Chojak, powołując się na swój tradycjonalizm, odpowiedział, że nie chce narzucać szkołom takiego rozwiązania. Dodał jednak, że jeżeli dyrektorzy w porozumieniu z radą pedagogiczną chcieliby taki dziennik wprowadzić, to nie miałby nic przeciwko. Kierownik referatu podał jednak trzy argumenty na poparcie swojego konserwatywnego podejścia.
- Po pierwsze to różnie jest z przepływem elektronicznym, z tą naszą siecią. Po drugie nie wszyscy jeszcze dzisiaj - co do tego nie ma wątpliwości - potrafią obsługiwać aplikacje na komputerze czy na smartfonie, żeby korzystać z tego w taki sposób, gdzie ta informacja będzie pełna. A po trzecie, jeżeli będzie osobisty kontakt z wychowawcą co jakiś czas w szkole, to lepsze korzyści będą i dla ucznia, i dla rodzica, i dla nauczyciela - argumentował Chojak.
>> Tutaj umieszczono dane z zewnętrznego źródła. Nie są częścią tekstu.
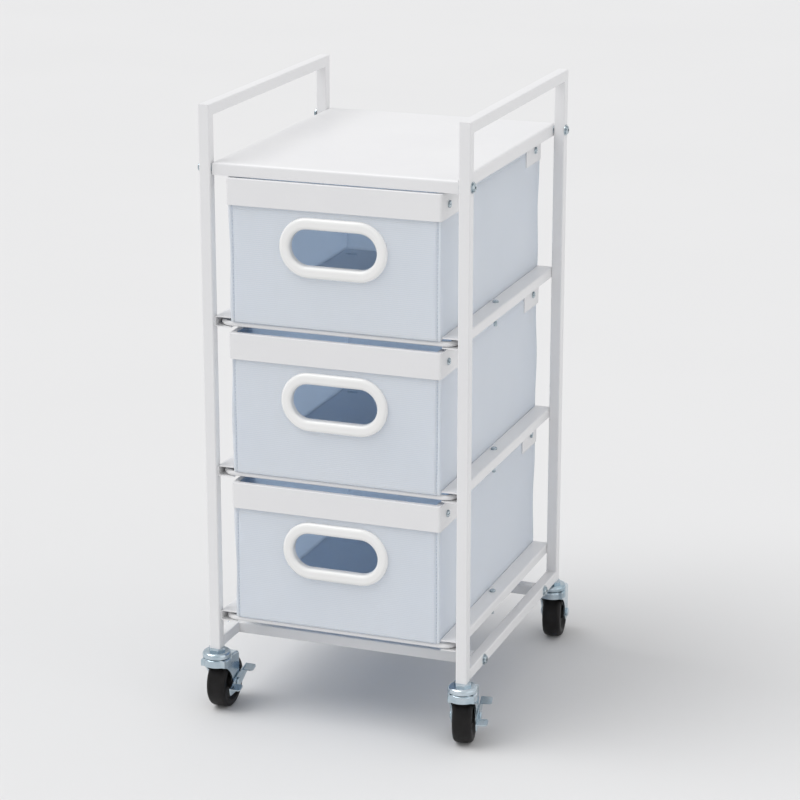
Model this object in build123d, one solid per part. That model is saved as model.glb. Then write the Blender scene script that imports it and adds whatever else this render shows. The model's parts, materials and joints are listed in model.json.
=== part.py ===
from build123d import *
import os

# Rolling stand with three fabric drawers, a sheet-steel top and four swivel casters.
# Millimetres. +Z is up, the drawers open towards -Y, and z = 0 is the floor.
# Everything is modelled about the middle of the frame, and moved by FRAME_CENTRE_Y at the end.
# The wheels trail behind their stems, so the middle of the whole outline is behind the frame's.
FRAME_CENTRE_Y = -16.0

# ---------------------------------------------------------------- driving dimensions
WIDTH = 306.0  # outer face to outer face of the side frames
DEPTH = 348.0  # front face to rear face of the posts
HEIGHT = 698.0  # floor to the top of the handles
FOOT_Z = 78.0  # floor to the bottom end of the posts
TUBE = 12.7  # square tube of the frame
TUBE_WALL = 1.2
TUBE_RADIUS = 1.5

TRAY_TOP_Z = 636.0
TRAY_FLANGE = 14.0
TRAY_SHEET = 1.5
TRAY_BEND = 3.0  # outside radius of the folded edges
TRAY_END_GAP = 1.0  # between the tray and each side frame
TRAY_SETBACK = 3.8  # the tray's front is this far behind the posts' front
TRAY_BOLT_INSET = 7.95  # tray bolts behind the posts' front faces

RAIL_TOP_Z = 466.0  # upper face of the highest pair of rails
DRAWER_PITCH = 171.0
RAIL_HEIGHT = 12.0
RAIL_WIDTH = 19.0
RAIL_SHEET = 1.2
RAIL_BEND = 2.2
RAIL_LENGTH = 338.0
RAIL_TAB_MARGIN = 1.5  # end tab shorter than the rail, above and below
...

Nie wyobrażają sobie funkcjonowania
W parczewskiej podstawówce nr 3 od kilku lat funkcjonuje elektroniczny dziennik, do którego nie mają jednak dostępu rodzice. Jako pracownik tej szkoły Wiśniewski twierdzi, że zarówno dyrekcja, jak i nauczyciele nie wyobrażają sobie funkcjonowania szkoły bez tego narzędzia.
- Odniosę się panie kierowniku do pana tradycjonalizmu, bo zdaje się, że od trzech lat arkusz organizacyjny szkoły jest w formie elektronicznej generowany - zwrócił się Wiśniewski do Chojaka.
- Ale panie przewodniczący, przepraszam bardzo. Co ma arkusz, gdzie dyrektorów mam tutaj siedmiu i kierownik ósmy do 5000 rodziców i 1200 dzieci. Nie porównujmy tego - odpowiedział Chojak.
Co na to rodzice?
Burmistrz Michał Bożym zaproponował, żeby dyrektorzy szkół poruszyli ten temat w gronach pedagogicznych i wysłuchali opinii w tej sprawie. Wiśniewski uważa, że należałoby zapytać o zdanie rodziców.
- Ja myślę, że dobrze by było przeprowadzić konsultacje z rodzicami. Czy rodzice są zainteresowani korzystaniem z tego typu systemu? Bo jeżeli rzeczywiście w społeczeństwie parczewskim nie ma zapotrzebowania na tego typu udogodnienie, to nie ma sensu tego prześcigać - podsumował Wiśniewski.